• Direction:
The line containing "# left is +X." marks the end: quote every line from the start of the records below through it, word for word.
== Source data
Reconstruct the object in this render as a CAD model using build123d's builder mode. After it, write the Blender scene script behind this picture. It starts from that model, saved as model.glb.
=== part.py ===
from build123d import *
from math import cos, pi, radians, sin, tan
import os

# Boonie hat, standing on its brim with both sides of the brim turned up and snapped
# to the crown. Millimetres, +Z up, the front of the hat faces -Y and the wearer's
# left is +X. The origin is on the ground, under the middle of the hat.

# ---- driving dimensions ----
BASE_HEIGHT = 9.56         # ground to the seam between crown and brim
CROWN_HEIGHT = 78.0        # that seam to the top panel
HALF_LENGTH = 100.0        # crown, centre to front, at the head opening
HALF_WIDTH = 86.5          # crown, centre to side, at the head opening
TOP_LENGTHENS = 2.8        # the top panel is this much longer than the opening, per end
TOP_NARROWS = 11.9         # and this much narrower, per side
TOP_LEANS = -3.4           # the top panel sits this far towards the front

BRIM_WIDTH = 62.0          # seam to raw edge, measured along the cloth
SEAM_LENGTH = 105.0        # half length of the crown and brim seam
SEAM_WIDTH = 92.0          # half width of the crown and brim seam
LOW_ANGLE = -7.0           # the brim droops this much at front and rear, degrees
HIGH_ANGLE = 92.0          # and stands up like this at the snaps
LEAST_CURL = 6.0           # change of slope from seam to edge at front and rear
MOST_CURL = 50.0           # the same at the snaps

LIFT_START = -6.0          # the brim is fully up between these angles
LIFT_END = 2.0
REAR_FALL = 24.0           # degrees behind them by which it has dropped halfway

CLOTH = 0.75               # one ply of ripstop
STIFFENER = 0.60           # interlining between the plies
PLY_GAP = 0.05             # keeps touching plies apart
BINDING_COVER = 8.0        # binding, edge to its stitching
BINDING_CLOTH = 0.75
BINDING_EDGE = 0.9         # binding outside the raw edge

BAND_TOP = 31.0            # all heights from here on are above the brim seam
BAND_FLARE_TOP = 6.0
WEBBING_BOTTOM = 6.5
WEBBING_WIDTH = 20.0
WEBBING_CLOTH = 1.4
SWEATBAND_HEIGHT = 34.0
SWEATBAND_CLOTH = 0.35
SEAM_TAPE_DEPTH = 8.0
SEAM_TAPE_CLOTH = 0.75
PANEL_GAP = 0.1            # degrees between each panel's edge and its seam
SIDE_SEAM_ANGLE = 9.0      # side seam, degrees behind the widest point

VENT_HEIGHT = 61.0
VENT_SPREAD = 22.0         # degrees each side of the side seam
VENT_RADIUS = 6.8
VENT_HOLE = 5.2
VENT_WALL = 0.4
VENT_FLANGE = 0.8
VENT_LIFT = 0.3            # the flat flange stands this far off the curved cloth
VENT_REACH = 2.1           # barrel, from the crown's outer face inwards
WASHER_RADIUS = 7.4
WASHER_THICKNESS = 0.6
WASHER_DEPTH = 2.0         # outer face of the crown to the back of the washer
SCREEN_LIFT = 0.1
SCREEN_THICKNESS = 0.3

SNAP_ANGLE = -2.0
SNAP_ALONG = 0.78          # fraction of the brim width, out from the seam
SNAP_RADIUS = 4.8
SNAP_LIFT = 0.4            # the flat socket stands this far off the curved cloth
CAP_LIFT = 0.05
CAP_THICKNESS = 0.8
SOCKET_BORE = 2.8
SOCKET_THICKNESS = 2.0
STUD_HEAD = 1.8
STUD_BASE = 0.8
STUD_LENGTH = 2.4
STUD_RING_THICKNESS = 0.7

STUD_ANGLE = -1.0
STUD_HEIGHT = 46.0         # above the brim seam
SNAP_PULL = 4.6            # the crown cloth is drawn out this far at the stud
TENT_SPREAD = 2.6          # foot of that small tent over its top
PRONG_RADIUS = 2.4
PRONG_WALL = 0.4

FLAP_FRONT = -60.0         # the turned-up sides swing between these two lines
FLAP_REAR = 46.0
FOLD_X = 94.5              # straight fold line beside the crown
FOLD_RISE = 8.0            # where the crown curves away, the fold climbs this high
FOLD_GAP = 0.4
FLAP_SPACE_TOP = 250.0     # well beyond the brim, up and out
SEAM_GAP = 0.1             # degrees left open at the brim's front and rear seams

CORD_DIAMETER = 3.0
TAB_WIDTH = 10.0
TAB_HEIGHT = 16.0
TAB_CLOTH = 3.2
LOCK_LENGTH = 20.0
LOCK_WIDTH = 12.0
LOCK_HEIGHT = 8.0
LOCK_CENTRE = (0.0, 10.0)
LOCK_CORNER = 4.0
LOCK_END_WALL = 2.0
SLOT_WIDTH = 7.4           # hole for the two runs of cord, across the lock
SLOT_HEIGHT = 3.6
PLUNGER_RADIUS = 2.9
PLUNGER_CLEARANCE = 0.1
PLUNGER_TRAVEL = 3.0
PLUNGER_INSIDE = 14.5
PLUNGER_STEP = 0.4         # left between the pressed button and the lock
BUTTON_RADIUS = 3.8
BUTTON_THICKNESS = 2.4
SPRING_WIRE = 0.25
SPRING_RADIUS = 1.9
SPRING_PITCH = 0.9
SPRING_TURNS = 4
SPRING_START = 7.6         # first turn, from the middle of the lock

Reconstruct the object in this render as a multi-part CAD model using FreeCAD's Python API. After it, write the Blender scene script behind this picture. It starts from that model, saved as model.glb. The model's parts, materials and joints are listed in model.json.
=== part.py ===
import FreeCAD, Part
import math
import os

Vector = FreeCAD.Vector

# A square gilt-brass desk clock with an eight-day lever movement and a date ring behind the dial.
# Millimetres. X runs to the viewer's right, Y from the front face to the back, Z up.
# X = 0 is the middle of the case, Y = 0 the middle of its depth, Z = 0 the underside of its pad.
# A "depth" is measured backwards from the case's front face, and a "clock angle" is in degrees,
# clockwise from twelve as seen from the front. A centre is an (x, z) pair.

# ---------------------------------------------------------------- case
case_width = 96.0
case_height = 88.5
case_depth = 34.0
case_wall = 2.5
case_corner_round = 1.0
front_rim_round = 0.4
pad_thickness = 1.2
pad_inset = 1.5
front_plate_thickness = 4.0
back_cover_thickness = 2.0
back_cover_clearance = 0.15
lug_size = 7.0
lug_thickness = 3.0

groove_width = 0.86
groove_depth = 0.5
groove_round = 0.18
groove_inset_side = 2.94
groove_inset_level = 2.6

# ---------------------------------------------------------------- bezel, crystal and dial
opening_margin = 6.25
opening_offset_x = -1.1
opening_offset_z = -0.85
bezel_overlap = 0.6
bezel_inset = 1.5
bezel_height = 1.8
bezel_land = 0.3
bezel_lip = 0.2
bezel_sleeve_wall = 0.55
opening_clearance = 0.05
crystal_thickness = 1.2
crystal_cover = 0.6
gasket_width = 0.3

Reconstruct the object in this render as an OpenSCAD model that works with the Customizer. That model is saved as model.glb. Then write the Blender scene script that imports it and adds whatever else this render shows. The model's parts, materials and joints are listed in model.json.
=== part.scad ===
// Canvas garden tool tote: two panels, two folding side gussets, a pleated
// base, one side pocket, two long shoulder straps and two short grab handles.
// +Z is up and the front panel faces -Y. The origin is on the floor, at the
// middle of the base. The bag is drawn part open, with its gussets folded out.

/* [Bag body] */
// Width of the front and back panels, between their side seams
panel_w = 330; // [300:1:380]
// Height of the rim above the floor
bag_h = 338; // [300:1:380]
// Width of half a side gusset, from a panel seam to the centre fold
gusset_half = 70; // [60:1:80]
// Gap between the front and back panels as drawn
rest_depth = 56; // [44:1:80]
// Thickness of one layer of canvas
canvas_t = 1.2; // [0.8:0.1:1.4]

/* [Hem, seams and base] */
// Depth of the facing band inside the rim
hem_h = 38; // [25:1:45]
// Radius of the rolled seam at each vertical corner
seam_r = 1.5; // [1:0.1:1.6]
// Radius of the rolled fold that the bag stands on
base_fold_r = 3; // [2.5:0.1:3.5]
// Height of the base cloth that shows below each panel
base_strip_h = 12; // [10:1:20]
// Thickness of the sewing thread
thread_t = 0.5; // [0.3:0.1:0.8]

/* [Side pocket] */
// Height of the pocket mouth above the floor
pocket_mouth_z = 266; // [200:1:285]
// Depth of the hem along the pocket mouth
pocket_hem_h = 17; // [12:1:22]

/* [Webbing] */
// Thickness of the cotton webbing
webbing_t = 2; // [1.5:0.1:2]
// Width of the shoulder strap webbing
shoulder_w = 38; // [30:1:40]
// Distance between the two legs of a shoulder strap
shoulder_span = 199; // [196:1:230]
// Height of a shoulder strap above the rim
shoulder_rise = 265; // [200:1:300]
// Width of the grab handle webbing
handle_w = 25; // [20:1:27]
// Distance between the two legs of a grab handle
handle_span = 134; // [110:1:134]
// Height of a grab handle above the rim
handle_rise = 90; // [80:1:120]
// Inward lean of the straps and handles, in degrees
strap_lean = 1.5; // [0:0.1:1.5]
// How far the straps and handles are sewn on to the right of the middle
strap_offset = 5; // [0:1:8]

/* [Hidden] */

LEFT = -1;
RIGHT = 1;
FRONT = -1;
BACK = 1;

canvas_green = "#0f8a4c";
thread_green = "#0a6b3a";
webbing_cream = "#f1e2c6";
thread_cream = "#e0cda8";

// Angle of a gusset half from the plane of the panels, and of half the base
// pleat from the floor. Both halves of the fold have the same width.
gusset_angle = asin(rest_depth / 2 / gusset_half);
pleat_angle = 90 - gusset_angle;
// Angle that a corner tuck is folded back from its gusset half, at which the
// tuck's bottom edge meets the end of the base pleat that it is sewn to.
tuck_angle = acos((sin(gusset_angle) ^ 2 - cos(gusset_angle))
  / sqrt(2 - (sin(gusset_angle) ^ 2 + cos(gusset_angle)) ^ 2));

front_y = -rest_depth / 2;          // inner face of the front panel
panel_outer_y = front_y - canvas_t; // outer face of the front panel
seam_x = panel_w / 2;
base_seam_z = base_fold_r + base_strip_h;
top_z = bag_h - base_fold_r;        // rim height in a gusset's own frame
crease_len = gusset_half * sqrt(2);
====
• Expected output:
Reconstruct the object in this render as a CAD model using build123d's builder mode. After it, write the Blender scene script behind this picture. It starts from that model, saved as model.glb.
=== part.py ===
from build123d import *
from math import cos, pi, radians, sin, tan
import os

# Boonie hat, standing on its brim with both sides of the brim turned up and snapped
# to the crown. Millimetres, +Z up, the front of the hat faces -Y and the wearer's
# left is +X. The origin is on the ground, under the middle of the hat.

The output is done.